== PROBLEM TO SOLVE ==
Output every line below exactly.

== INFORMATION SUPPLIED ==

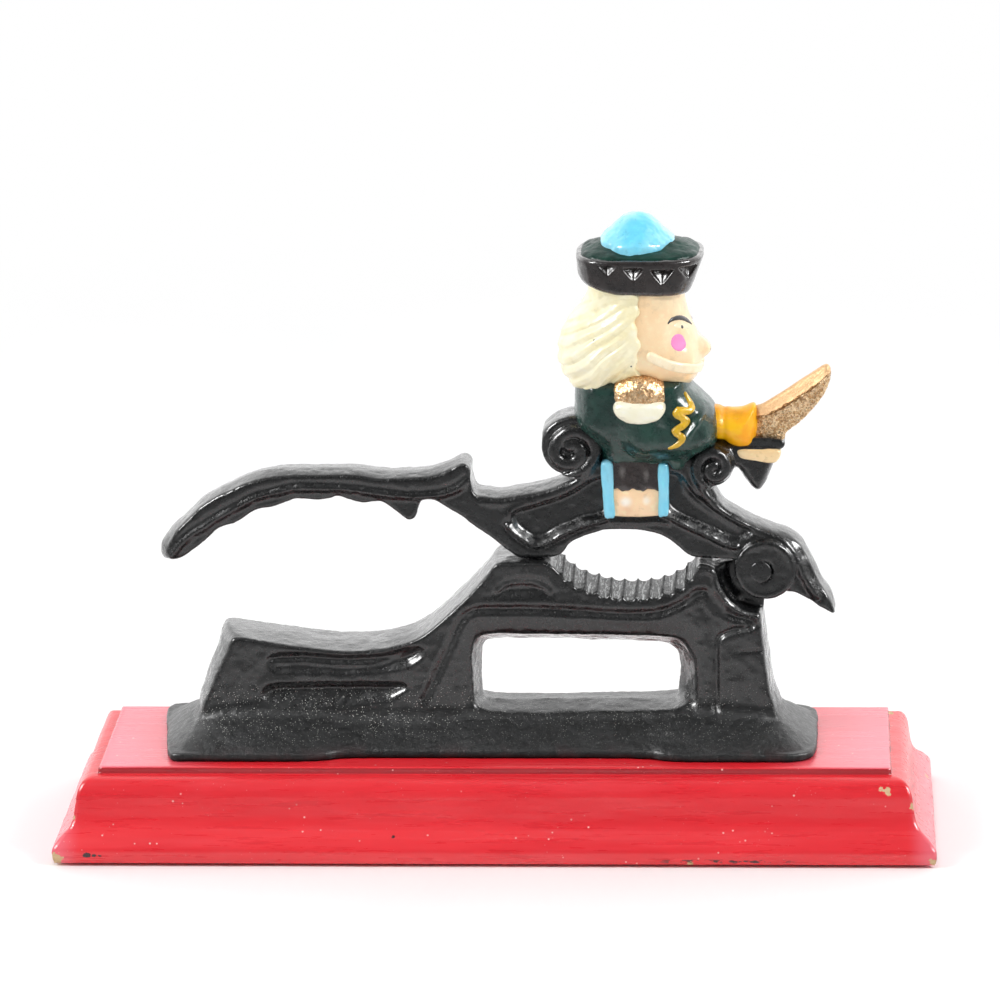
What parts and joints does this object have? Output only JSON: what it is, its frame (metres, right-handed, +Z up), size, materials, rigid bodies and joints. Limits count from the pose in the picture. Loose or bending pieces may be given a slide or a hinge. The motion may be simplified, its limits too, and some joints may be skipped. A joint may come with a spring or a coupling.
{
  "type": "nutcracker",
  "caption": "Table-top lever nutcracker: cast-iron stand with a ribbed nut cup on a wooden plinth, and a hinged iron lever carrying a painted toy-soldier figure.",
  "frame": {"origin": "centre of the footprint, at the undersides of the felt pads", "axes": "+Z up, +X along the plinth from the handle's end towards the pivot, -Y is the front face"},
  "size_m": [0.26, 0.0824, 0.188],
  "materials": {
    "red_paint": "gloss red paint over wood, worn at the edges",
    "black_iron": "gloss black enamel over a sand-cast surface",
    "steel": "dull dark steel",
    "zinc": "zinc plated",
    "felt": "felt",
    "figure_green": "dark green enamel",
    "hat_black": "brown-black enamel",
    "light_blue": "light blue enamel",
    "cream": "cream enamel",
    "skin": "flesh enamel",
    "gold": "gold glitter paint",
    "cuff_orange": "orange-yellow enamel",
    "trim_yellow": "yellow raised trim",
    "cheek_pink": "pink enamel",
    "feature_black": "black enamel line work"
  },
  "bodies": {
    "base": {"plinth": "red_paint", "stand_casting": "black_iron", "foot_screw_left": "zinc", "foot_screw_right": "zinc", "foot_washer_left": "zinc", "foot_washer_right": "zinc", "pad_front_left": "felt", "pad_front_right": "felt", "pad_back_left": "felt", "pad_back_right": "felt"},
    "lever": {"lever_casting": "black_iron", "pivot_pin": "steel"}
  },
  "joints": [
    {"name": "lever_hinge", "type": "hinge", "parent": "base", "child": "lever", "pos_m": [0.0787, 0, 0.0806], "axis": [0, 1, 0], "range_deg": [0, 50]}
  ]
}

== RESPONSE FOR THIS EXERCISE ==
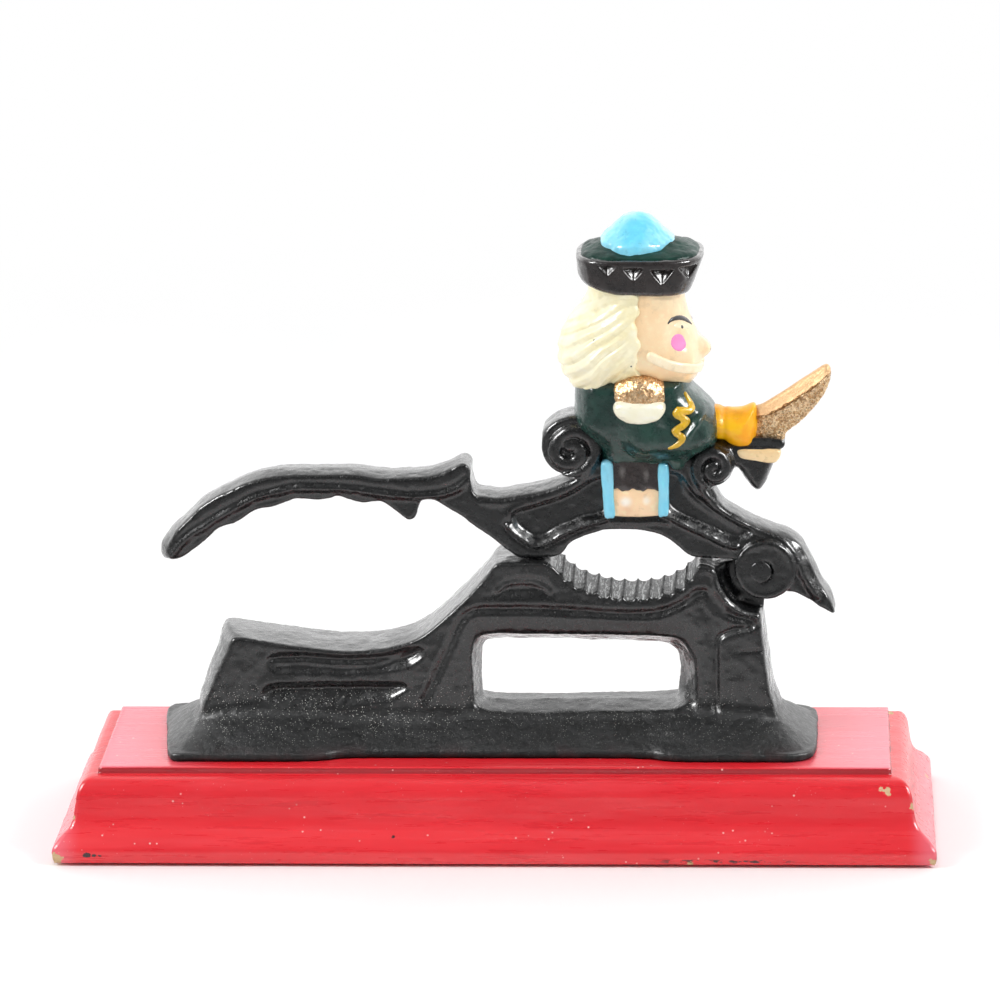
What parts and joints does this object have? Output only JSON: what it is, its frame (metres, right-handed, +Z up), size, materials, rigid bodies and joints. Limits count from the pose in the picture. Loose or bending pieces may be given a slide or a hinge. The motion may be simplified, its limits too, and some joints may be skipped. A joint may come with a spring or a coupling.
{
  "type": "nutcracker",
  "caption": "Table-top lever nutcracker: cast-iron stand with a ribbed nut cup on a wooden plinth, and a hinged iron lever carrying a painted toy-soldier figure.",
  "frame": {"origin": "centre of the footprint, at the undersides of the felt pads", "axes": "+Z up, +X along the plinth from the handle's end towards the pivot, -Y is the front face"},
  "size_m": [0.26, 0.0824, 0.188],
  "materials": {
    "red_paint": "gloss red paint over wood, worn at the edges",
    "black_iron": "gloss black enamel over a sand-cast surface",
    "steel": "dull dark steel",
    "zinc": "zinc plated",
    "felt": "felt",
    "figure_green": "dark green enamel",
    "hat_black": "brown-black enamel",
    "light_blue": "light blue enamel",
    "cream": "cream enamel",
    "skin": "flesh enamel",
    "gold": "gold glitter paint",
    "cuff_orange": "orange-yellow enamel",
    "trim_yellow": "yellow raised trim",
    "cheek_pink": "pink enamel",
    "feature_black": "black enamel line work"
  },
  "bodies": {
    "base": {"plinth": "red_paint", "stand_casting": "black_iron", "foot_screw_left": "zinc", "foot_screw_right": "zinc", "foot_washer_left": "zinc", "foot_washer_right": "zinc", "pad_front_left": "felt", "pad_front_right": "felt", "pad_back_left": "felt", "pad_back_right": "felt"},
    "lever": {"lever_casting": "black_iron", "pivot_pin": "steel"}
  },
  "joints": [
    {"name": "lever_hinge", "type": "hinge", "parent": "base", "child": "lever", "pos_m": [0.0787, 0, 0.0806], "axis": [0, 1, 0], "range_deg": [0, 50]}
  ]
}